Ora per il M5S, che ha incassato un oggettivo successo con la riconferma di Conte, inizia il tratto più difficile che deve percorrere con due riferimenti imprescindibili, rispettivamente riguardo il governo e riguardo il rapporto con gli elettori e gli iscritti. Sul fronte di quello che sarà il Conte 2 al di là dei nomi, anche se non può esserci un veto ad personam per Di Maio, non sarebbe male ascoltare “le uscite paradossali del comico” che ci azzecca sempre e mettere per quanto è possibile gli uomini giusti (e cioè competenti) al posto giusto, tecnici o politici indifferentemente.

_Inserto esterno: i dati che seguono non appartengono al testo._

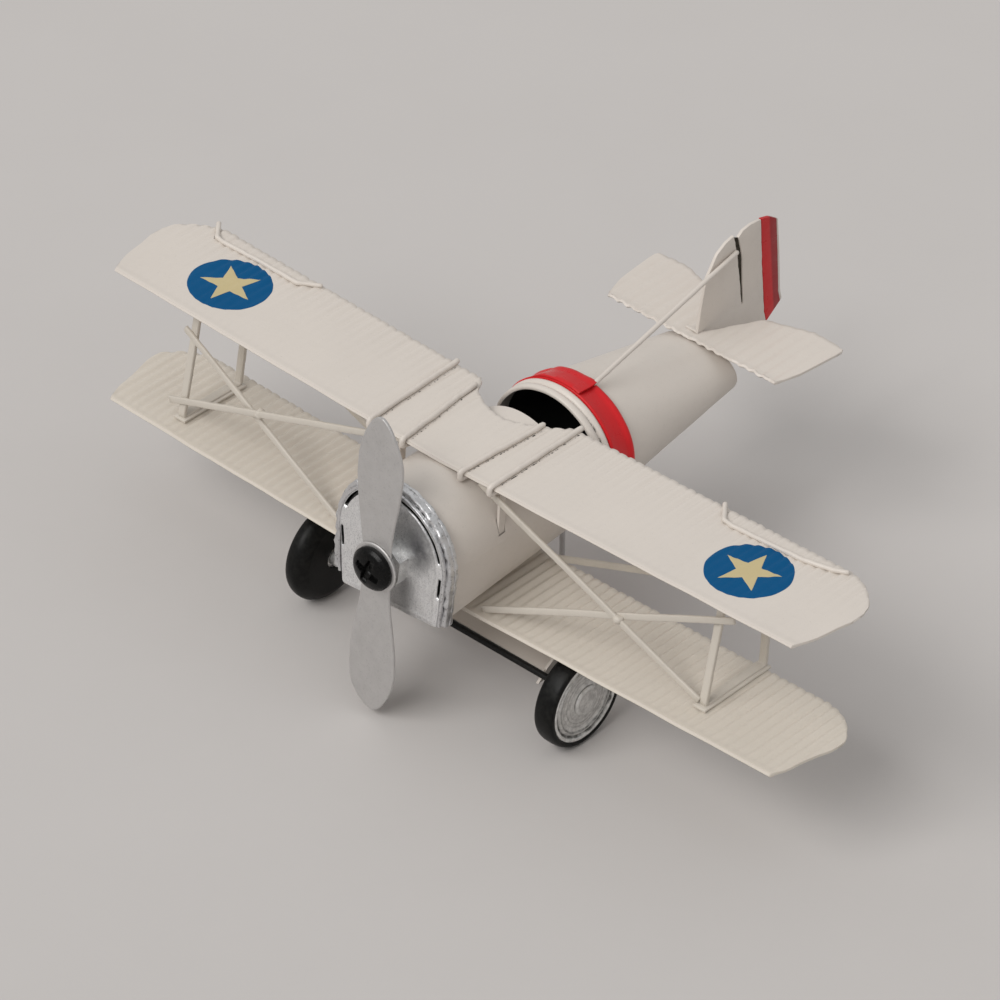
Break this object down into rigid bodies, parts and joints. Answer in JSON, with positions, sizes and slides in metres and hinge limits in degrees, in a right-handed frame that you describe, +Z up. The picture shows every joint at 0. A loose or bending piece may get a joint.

Quanto al programma, basta riferirsi testualmente a quanto dichiarato da Di Maio all’uscita dalle consultazioni: “il programma è sempre quello votato da 14 milioni di italiani” e pur con qualche mediazione accettabile tenere il punto su trivellazioni, riforma della giustizia, conflitto d’interesse, taglio dei parlamentari.

Poi c’è, ineludibile, la parola che deve passare agli iscritti con il voto sulla piattaforma Rousseau, lo strumento tanto deprecato e demonizzato nonché temuto e dunque non così addomesticabile – come fiumi di inchiostro inutile e velenoso l’hanno voluto descrivere. “La proposta di progetto di governo condivisa dalle forze che intendono far parte della maggioranza, prima di essere sottoposta al Capo dello Stato, sarà votata on line e solo se il voto degli iscritti sarà positivo sarà supportata dal M5S”.

Un’operazione semplice al di là delle “incognite”, delle presunte “sgrammaticature istituzionali” o “sgarbi” al presidente della Repubblica, di cui si è cianciato a vuoto per ostacolarla.